Roy Hattersley, now his deputy and Shadow Chancellor, also backed me to the hilt. I had remained in touch with Roy during my time at LWT. After the 1983 election I had spent most of my free hours helping David Hill organise and support Roy’s campaign for the leadership. I saw him as a more experienced and more rounded figure than Neil, and a better bulwark against the Bennites. I had a further referee in John Prescott, who provided a supportive reference, although with a cryptic handwritten postscript: ‘Peter will do the job fine, as long as he keeps his nose out of the politics.’

I got the job, but only just. A mere handful of votes decided it. Two NEC members in particular would go on to help not just me but the broader push for change in Labour: the Crewe MP Gwyneth Dunwoody, who was in charge of the publicity subcommittee, and a forward-looking trade union leader named Tom Sawyer, General Secretary of Labour by the time of the 1997 election.

In my presentation to the NEC, I had echoed the optimism I felt in my final months at LWT. I argued that in the two years since our general election drubbing, the popular mood had begun to change.
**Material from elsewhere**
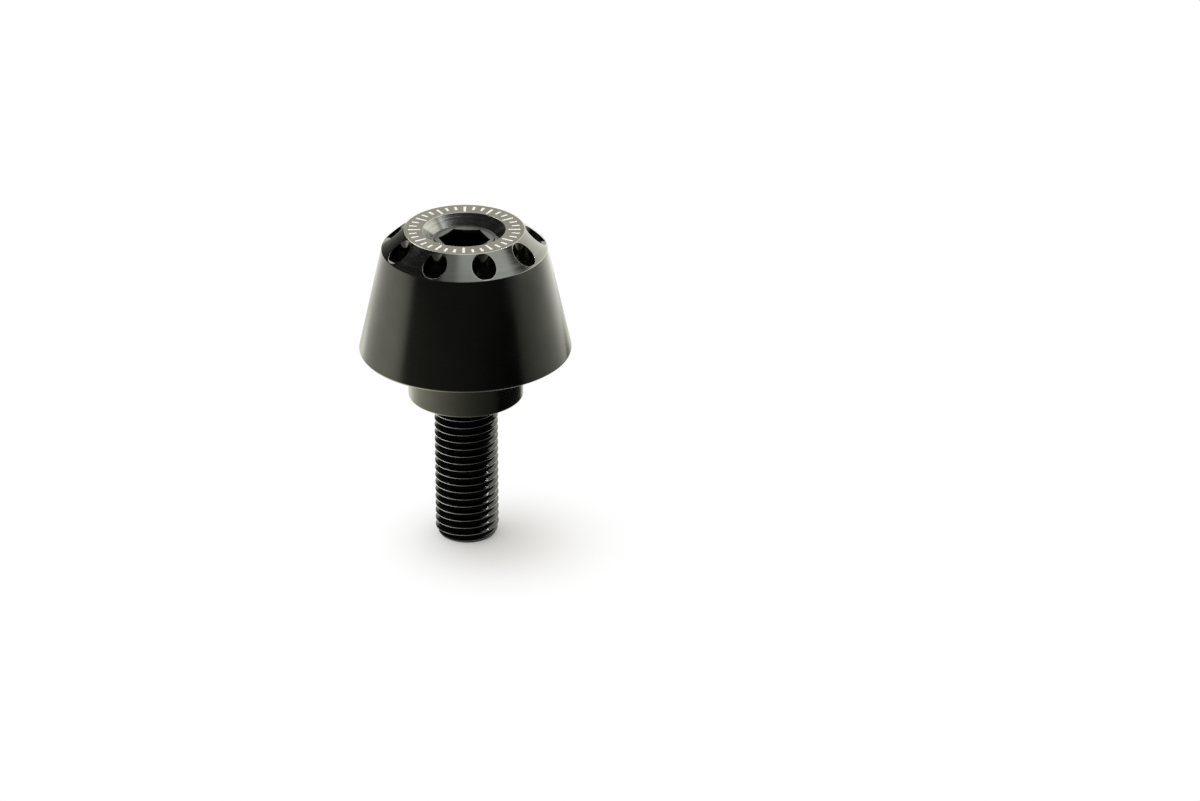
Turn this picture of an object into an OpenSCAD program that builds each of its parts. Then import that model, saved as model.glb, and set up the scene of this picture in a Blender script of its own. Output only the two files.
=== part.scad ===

There was a new scepticism about the Tory government. If Labour could project a more popular, relevant, united message – and modernise its communications ideas and strategies – we would have an opportunity to recover momentum, and power. I genuinely believed this. Yet nothing in my apprenticeship since leaving Oxford – my experience of the TUC, ‘Red’ Ted and Lambeth, my work with Albert Booth or Weekend World – had prepared me for how difficult it would prove, or how long it would take.